For the future, AMD might need to let go of Ring Bus to scale beyond a certain number of CPU cores per CCD, AnandTech postulates. This is for the same reason Intel ditched Ring Bus for high core-count processors—latency. The CCD of the future could be made up of three distinct dies stacked up: the topmost die could be made up of cache, the middle die of the CPU cores, and the bottom die of a Mesh Interconnect. The next logical step would be to scale this interconnect layer into a silicon interposer with several CPU+cache dies stacked on top.
26 Comments on "Zen 3" Chiplet Uses a Ringbus, AMD May Need to Transition to Mesh for Core-Count Growth
But then they did, anyway.
Yes, ring busses stop scaling very quickly beyond a few cores. Intel's mesh has one ugly side affect, and that is that cores get "stranded" in no mans land much too far away from the memory landings. The mesh has to be insanely fast to compensate, and that means a metric ton of overhead to power, and increased latency. (Look at how Skylake's HCC even with 10 cores disabled overpowers the LCC with only two cores disabled, both running at the same TB3.0 frequencies.)
so focus on increased clocks for those 6 to 12 cores and stop acting like a ***** about more cores.
Their Epyc/threadripper lineup with be effected if they can't scale up the core count. Which is one of their strong points against Intel....
Watch Dr Ian's video maybe you will get a better idea.
meh. its all good. i just hope i get a next gen cpu and gpu Fall of 2022. :D then i am retiring for prob 10 years. maybe more.
Nvidia and Intel are both bigger than AMD by a fair margin, and they both understood that ML, A.I, data center is where you can make bank. AMD ressources needs to be there, the competition is fierce, and their pockets are still smaller than the competition.
Don't forget that we got DLSS because data center technology found it's way in a consumer product. Intel is taking the same approach.
You can compare this to how motor sport technology ends up making better conssumer cars. Gaming doesn't have to exist in a bubble to get better shared development can be good.
Its an illusion Intel or AMD will ever design a gaming chip, why would they, CPUs slaughter gaming loads in realtime already. Any half decent midrange CPU saturates any GPU on the market right now. Let alone the fact there is no market even without that fact.
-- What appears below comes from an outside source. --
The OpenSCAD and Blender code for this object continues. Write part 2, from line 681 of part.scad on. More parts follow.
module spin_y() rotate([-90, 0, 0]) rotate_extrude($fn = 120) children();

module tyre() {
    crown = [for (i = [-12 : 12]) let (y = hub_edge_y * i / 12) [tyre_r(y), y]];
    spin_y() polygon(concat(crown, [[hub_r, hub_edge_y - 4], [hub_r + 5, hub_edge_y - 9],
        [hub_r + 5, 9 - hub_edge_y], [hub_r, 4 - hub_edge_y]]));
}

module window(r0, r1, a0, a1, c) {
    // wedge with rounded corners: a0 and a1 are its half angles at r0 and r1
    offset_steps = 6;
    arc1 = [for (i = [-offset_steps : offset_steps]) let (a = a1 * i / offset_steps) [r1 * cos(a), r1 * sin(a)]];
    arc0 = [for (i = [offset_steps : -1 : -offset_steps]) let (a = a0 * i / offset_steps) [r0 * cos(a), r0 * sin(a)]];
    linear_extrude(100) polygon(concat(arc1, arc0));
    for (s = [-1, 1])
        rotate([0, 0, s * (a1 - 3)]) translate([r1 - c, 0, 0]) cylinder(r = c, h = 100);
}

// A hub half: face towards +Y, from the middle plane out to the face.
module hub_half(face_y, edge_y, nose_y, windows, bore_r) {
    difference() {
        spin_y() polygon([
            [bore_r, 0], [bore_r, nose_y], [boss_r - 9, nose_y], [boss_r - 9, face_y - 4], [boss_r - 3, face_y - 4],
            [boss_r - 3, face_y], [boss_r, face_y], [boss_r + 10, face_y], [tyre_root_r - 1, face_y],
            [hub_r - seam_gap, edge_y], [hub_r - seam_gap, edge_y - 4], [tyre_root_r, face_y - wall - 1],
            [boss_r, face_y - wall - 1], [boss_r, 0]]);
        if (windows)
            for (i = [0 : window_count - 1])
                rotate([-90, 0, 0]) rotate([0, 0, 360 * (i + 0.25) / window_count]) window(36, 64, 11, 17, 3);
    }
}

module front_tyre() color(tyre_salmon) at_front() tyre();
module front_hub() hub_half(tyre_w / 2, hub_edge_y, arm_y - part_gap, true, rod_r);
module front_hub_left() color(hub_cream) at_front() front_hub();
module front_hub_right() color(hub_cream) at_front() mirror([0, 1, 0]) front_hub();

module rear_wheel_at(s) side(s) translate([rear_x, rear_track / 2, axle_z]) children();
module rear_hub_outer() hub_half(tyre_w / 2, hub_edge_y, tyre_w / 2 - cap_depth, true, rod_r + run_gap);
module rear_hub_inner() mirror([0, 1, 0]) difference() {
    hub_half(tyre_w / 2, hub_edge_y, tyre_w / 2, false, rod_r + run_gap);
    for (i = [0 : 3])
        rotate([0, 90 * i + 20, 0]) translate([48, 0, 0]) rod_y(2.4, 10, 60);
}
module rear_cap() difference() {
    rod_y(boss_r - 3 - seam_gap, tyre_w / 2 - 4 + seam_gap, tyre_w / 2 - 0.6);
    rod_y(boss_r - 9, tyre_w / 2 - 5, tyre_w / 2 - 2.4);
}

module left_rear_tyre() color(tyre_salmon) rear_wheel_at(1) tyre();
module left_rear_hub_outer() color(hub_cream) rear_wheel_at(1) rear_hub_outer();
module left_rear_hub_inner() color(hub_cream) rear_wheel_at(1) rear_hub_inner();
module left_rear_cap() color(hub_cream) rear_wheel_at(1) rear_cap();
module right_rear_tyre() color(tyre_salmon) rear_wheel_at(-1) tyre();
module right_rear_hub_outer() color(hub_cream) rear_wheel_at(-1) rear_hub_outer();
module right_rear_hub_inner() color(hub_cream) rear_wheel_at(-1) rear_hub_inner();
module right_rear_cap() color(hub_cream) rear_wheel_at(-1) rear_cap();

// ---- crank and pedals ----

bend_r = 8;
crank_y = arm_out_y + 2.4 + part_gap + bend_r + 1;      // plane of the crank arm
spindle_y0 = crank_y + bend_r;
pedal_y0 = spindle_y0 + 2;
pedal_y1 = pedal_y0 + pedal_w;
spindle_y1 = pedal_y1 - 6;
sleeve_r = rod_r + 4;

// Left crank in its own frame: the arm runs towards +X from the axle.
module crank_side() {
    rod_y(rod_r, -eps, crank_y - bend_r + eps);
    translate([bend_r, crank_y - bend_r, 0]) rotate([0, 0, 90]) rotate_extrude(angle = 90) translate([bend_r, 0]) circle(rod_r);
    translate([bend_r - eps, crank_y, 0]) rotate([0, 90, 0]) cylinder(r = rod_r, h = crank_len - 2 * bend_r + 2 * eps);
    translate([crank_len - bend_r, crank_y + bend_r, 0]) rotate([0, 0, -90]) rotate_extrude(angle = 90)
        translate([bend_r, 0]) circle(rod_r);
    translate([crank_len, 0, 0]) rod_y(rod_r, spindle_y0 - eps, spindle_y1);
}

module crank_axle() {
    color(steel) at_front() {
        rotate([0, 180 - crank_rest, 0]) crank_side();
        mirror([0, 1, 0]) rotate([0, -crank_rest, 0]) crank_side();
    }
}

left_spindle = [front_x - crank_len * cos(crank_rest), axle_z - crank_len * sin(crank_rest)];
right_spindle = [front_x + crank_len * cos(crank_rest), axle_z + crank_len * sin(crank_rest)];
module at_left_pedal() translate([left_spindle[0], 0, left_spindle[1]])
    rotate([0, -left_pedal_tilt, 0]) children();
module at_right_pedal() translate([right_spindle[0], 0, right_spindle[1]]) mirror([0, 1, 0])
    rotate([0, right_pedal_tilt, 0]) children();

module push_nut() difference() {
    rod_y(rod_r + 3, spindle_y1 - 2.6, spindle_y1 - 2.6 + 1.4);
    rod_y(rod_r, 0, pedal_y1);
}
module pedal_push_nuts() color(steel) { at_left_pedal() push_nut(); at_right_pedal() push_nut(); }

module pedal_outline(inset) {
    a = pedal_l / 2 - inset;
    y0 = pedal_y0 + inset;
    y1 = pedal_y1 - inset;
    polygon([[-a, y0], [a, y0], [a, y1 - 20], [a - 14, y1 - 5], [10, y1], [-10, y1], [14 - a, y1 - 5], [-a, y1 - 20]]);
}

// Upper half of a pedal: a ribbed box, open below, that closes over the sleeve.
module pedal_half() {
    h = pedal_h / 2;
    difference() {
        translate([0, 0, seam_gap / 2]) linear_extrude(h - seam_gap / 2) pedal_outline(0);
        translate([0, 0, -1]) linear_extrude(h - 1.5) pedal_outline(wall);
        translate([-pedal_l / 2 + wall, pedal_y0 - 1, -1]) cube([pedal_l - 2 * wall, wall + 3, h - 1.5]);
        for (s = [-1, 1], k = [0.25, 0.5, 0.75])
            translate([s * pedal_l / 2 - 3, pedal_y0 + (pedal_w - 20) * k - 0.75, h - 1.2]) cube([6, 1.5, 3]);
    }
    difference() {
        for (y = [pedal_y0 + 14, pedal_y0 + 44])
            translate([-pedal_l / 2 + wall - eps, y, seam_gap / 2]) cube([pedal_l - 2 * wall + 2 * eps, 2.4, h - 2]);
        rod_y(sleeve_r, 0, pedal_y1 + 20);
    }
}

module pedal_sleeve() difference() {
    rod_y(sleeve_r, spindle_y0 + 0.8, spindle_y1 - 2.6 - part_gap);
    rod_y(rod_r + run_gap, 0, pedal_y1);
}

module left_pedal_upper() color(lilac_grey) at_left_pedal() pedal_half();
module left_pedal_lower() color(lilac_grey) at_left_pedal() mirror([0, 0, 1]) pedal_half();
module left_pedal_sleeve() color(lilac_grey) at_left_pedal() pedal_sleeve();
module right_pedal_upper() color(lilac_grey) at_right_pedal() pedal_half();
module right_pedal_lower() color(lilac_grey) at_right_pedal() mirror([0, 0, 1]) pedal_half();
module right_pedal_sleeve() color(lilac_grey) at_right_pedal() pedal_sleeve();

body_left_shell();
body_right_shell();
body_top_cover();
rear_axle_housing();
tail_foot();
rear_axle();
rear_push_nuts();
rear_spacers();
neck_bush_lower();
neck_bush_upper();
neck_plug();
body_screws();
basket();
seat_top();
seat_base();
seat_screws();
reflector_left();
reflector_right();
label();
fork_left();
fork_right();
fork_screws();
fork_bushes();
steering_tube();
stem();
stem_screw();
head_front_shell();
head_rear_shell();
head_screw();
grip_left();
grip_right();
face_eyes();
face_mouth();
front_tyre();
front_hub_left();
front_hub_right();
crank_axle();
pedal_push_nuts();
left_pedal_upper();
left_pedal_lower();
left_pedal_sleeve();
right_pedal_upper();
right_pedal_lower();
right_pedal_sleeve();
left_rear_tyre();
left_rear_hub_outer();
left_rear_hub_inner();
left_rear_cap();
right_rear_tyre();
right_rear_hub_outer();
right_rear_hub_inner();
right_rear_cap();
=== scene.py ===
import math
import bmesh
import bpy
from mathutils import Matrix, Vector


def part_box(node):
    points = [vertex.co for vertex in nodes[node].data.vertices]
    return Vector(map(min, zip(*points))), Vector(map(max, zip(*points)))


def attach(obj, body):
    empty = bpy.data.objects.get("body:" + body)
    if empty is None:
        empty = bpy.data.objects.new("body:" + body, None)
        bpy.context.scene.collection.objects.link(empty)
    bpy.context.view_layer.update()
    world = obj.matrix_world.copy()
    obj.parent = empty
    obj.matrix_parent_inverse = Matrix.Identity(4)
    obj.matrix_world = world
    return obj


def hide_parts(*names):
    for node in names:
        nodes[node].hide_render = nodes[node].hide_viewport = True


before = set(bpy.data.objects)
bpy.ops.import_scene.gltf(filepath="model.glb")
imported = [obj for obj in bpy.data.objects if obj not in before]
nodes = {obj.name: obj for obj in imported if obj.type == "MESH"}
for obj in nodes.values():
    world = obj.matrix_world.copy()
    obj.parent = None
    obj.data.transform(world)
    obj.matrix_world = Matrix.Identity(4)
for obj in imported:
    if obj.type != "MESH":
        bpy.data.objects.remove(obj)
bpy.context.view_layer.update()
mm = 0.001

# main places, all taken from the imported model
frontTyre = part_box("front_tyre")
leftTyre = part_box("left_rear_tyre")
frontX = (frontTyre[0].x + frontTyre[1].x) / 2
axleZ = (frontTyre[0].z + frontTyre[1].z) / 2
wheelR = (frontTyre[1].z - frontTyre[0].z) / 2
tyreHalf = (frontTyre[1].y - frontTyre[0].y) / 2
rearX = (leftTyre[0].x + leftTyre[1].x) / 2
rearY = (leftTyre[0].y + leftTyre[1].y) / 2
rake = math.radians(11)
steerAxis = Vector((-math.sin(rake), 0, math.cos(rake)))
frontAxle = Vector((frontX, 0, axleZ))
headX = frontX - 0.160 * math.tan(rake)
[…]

CPU is general purpose for MSDT.
Unless the software side really demands "More than 8 cores" + "ultra low latency between cores" so desperately, otherwise AMD won't have to redesign >8 cores CCX in the near future....
Apart from the latency issue, AMD probably has things like 144-core CPU in its plans, which can be achieved with as 18 chiplets x 8 cores, or 12x12, or 9x16. Imagine the monster interconnect, of any topology, on the I/O die, that needs to efficiently connect 18 chiplets to each other, as well as to memory, PCIe and other stuff. In that regard, 12 or 9 certainly is better than 18.
Scaling core connectivity is and always has been a compromise, not sure why Ian Cutress dragged this out today, especially since I had to double take that this was a current article and not one from Zen3's launch last year.